Last edited by a moderator:
judging by the ports your theory would be wrong, you would think a console in 2012 should out perform 360 easily but the bottle-necks prevent it from doing so.

Not necessarily. We can't be conclusive on that without knowing the development time/resources that went into each 'port' for a start.
His theory could still be correct. It's possible that although there are bottlenecks to code designed for a CPU-heavy system, the WiiU can still 'outperform' 360 in certain tasks which take advantage of its strengths. (I've highlighted 'Possible' there so as not to corner myself ;))

I'm not saying you're wrong, but its very difficult to use multi-platform game performance as a conclusive metric for hardware 'performance' overall - especially given the rather drastic differences in CPU 'power' between those two systems. What the ports may tell us is that there's evidence of WiiUs slower/less meaty CPU and possibly the slower RAM - but not whether the WiiU is outperformed by 360 or not. I'm not even sure how you'd measure that tbh. Its not like we can just run 3DMark on them :)
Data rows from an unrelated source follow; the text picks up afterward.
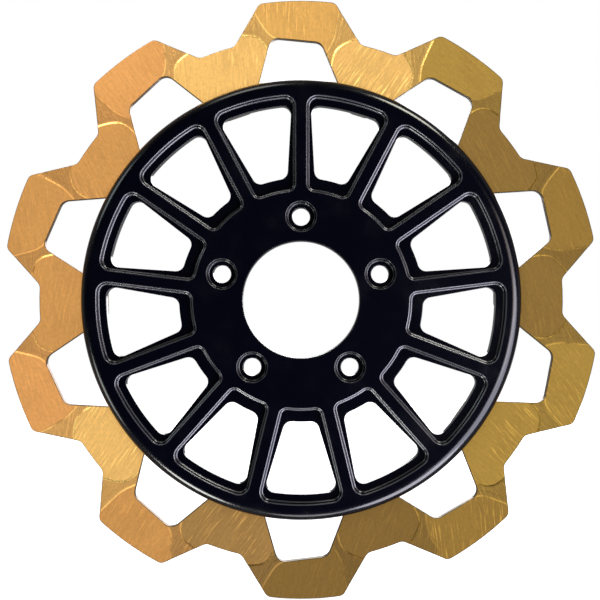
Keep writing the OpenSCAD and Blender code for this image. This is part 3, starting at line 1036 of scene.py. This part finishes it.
# Tone, darker tone, roughness, lines
steelFinish = {
    "bush": ((0.62, 0.61, 0.58, 1), (0.4, 0.39, 0.37, 1), 0.28, 2500.0),
    "washer": ((0.68, 0.67, 0.66, 1), (0.5, 0.5, 0.52, 1), 0.3, 2000.0),
    "wave": ((0.32, 0.31, 0.32, 1), (0.2, 0.19, 0.24, 1), 0.32, 2200.0),
    "screw": ((0.05, 0.05, 0.055, 1), (0.09, 0.085, 0.08, 1), 0.38, 1800.0),
}
steelMarks = {
    "turn": 0.3, "length": 9.0, "stainSize": 0.006, "stainShare": 0.5,
    "smoother": 0.07, "rougher": 0.1, "bump": 0.15, "bumpDepth": 0.00003,
}


# Turned, pressed or plated steel with fine lines
def makeSteel(name, tone, dark, rough, lines, f):
    material, tree, shader, coords = newMaterial(name, Metallic=1.0, Roughness=rough)
    marks = brushed(tree, coords, f["turn"], lines, f["length"])["Marks"]
    stain = times(tree, blotches(tree, coords, f["stainSize"], 0.4, 0.7), f["stainShare"])
    feed(tree, shader, Base_Color=mixed(tree, stain, tone, dark),
         Roughness=ranged(tree, marks, 0.3, 0.7, rough - f["smoother"], rough + f["rougher"]),
         Normal=bumped(tree, marks, f["bump"], f["bumpDepth"]))
    return material


s = driveSizes
hardware = [
    ("driveBushes", makeTube(s, "bush", s["washerFront"], s["bushFront"]),
     "bush", "drive_bush", "bush_steel"),
    ("retainingWashers", makeTube(s, "washer", s["headFront"], s["washerFront"]),
     "washer", "retaining_washer", "washer_steel"),
    ("waveWashers", makeWaveWasher(s), "wave", "wave_washer", "spring_steel"),
    ("ringScrews", makeScrew(s), "screw", None, "screw_black"),
]
hardwarePieces = []
for name, mesh, finish, node, slot in hardware:
    piece = makePiece(name, {"Part": (mesh, s["count"], s["turn"], 0.0)},
                      makeSteel(finish + "Steel", *steelFinish[finish], steelMarks))
    hardwarePieces.append(piece)
    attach(piece, "carrier")
    nodes = [f"{node}_{k:02d}" for k in range(1, s["count"] + 1)] if node else ["ring_screws"]
    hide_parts(*nodes)
    if name == "waveWashers":      # the wave washers get a mesh of their own
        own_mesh(piece)
print("drive hardware done")


studio = {
    "floor": -0.1502, "floorHalf": 2.0, "grainSize": 0.2,
    "front": 0.01, "behind": 0.3, "turnsFrom": -0.5, "turnsTo": 0.6,     # soft light, stronger from behind
    "white": 1.0,
}


# Plain white floor that only the camera sees, so that it throws no grey up at the black coat
def makeFloor(setup):
    material, tree, shader, coords = newMaterial("paleFloor", Roughness=0.8)
    grain = blotches(tree, coords, setup["grainSize"], 0.3, 0.7)
    white = mixed(tree, grain, (1.0, 1.0, 1.0, 1), (0.99, 0.99, 0.99, 1))
    feed(tree, shader, Base_Color=white, Emission_Color=white)
    shader.inputs["Emission Strength"].default_value = setup["white"]
    half, z = setup["floorHalf"], setup["floor"]
    mesh = bpy.data.meshes.new("floor")
    mesh.from_pydata([(-half, -half, z), (half, -half, z), (half, half, z), (-half, half, z)], [],
                     [(0, 1, 2, 3)])
    mesh.materials.append(material)
    floor = helperObject("floor", mesh)
    for ray in ("diffuse", "glossy", "transmission", "shadow"):
        setattr(floor, "visible_" + ray, False)


def makeSurroundings(setup):
    world = bpy.data.worlds.new("studioWhite")
    scene.world = world
    world.use_nodes = True
    tree = world.node_tree
    tree.nodes.clear()
    direction = addNode(tree, "ShaderNodeTexCoord", None, "Generated")
    y = addNode(tree, "ShaderNodeSeparateXYZ", {0: direction}, "Y")
    strength = ranged(tree, y, setup["turnsFrom"], setup["turnsTo"], setup["front"], setup["behind"])
    soft, plain = [addNode(tree, "ShaderNodeBackground", {"Color": (1, 1, 1, 1), "Strength": value})
                   for value in (strength, setup["white"])]
    camera = addNode(tree, "ShaderNodeLightPath", None, "Is Camera Ray")
    blend = addNode(tree, "ShaderNodeMixShader", {0: camera, 1: soft, 2: plain})
    addNode(tree, "ShaderNodeOutputWorld", {0: blend}, None)


# Soft discs in front that light the ring and its hardware: place, size, watts, colour
ringLights = {
    "ringFront": ((-0.06, -1.0, 0.06), 2.0, 12.7, (1.0, 0.99, 0.93)),
    "ringUpperLeft": ((-0.32, -0.62, 0.6), 0.3, 1.8, (1.0, 0.98, 0.9)),
}

# Soft discs round the carrier, seen in its rounded edges:
# angle from the right, angle off the axis, diameter, radiance, colour
carrierLights = {
    "distance": 0.9,
    "rows": [(240, 70, 0.3, 15.0, (1.0, 1.0, 0.95)), (300, 65, 0.5, 8.5, (0.9, 0.88, 1.0)),
             (336, 52, 0.8, 5.0, (0.84, 0.84, 1.0)), (0, 42, 0.5, 2.6, (1.0, 0.88, 0.84)),
             (60, 68, 0.3, 13.0, (1.0, 0.98, 0.84)), (104, 72, 0.3, 3.0, (1.0, 1.0, 0.92)),
             (150, 72, 0.3, 2.5, (0.85, 1.0, 1.0)), (205, 72, 0.3, 4.5, (0.95, 1.0, 0.95)),
             (272, 72, 0.3, 4.0, (0.98, 0.98, 1.0))],
}

backLights = {
    "backTop": ((0.3, 1.0, 0.5), 1.2, 12.0, (1.0, 1.0, 1.0)),
}


def addSoftLight(name, place, size, watts, colour, receivers=()):
    data = bpy.data.lights.new(name, "AREA")
    data.shape, data.size, data.energy, data.color = "DISK", size, watts, colour
    light = bpy.data.objects.new(name, data)
    light.location = place
    light.rotation_euler = (-Vector(place)).to_track_quat("-Z", "Y").to_euler()
    scene.collection.objects.link(light)
    if receivers:
        lit = bpy.data.collections.new(name + "Receivers")
        for piece in receivers:
            lit.objects.link(piece)
        light.light_linking.receiver_collection = lit


def addCarrierLights(setup, receivers):
    far = setup["distance"]
    for angle, offAxis, size, radiance, colour in setup["rows"]:
        a, off = math.radians(angle), math.radians(offAxis)
        place = (far * math.sin(off) * math.cos(a), -far * math.cos(off), far * math.sin(off) * math.sin(a))
        watts = radiance * math.pi * math.pi * (size / 2) ** 2
        addSoftLight(f"carrierLight{angle}", place, size, watts, colour, receivers)


makeFloor(studio)
makeSurroundings(studio)
for name, row in ringLights.items():
    addSoftLight(name, *row, receivers=[ring, *hardwarePieces])
addCarrierLights(carrierLights, [carrier])
for name, row in backLights.items():
    addSoftLight(name, *row)
print("lights and floor done")
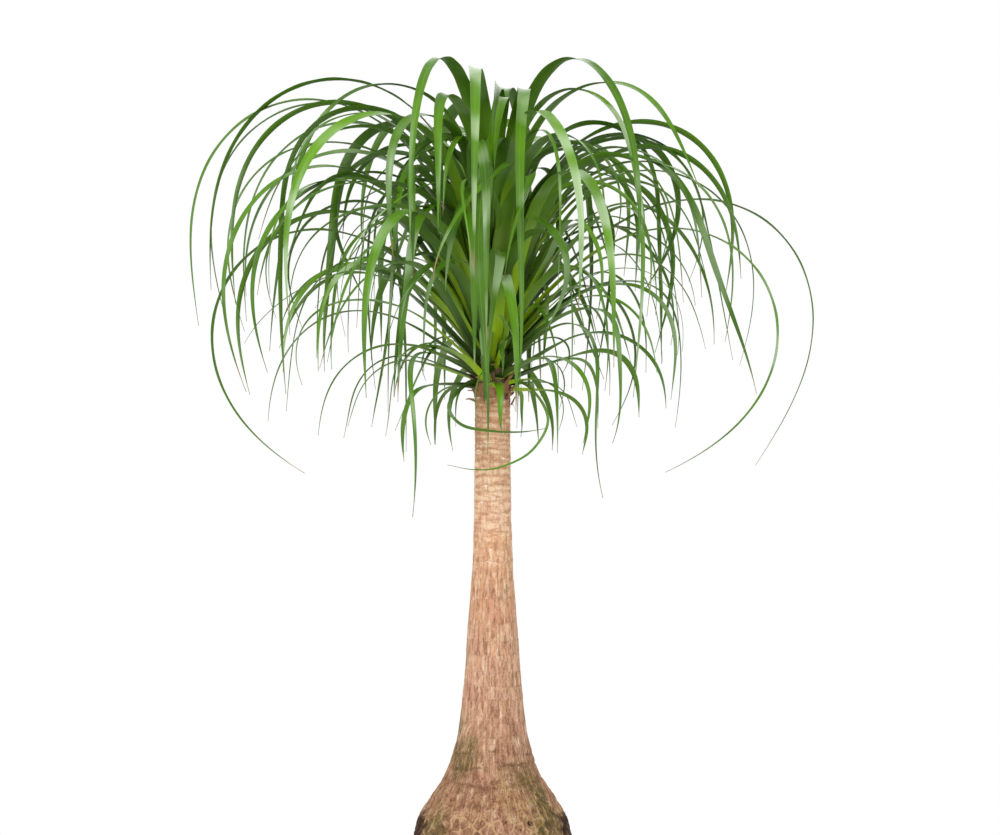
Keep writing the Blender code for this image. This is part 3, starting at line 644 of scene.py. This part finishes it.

I miss the good old days of polygon counting.
 
Not necessarily. We can't be conclusive on that without knowing the development time/resources that went into each 'port' for a start.
His theory could still be correct. It's possible that although there are bottlenecks to code designed for a CPU-heavy system, the WiiU can still 'outperform' 360 in certain tasks which take advantage of its strengths. (I've highlighted 'Possible' there so as not to corner myself ;))

I'm not saying you're wrong, but its very difficult to use multi-platform game performance as a conclusive metric for hardware 'performance' overall - especially given the rather drastic differences in CPU 'power' between those two systems. What the ports may tell us is that there's evidence of WiiUs slower/less meaty CPU and possibly the slower RAM - but not whether the WiiU is outperformed by 360 or not. I'm not even sure how you'd measure that tbh. Its not like we can just run 3DMark on them :)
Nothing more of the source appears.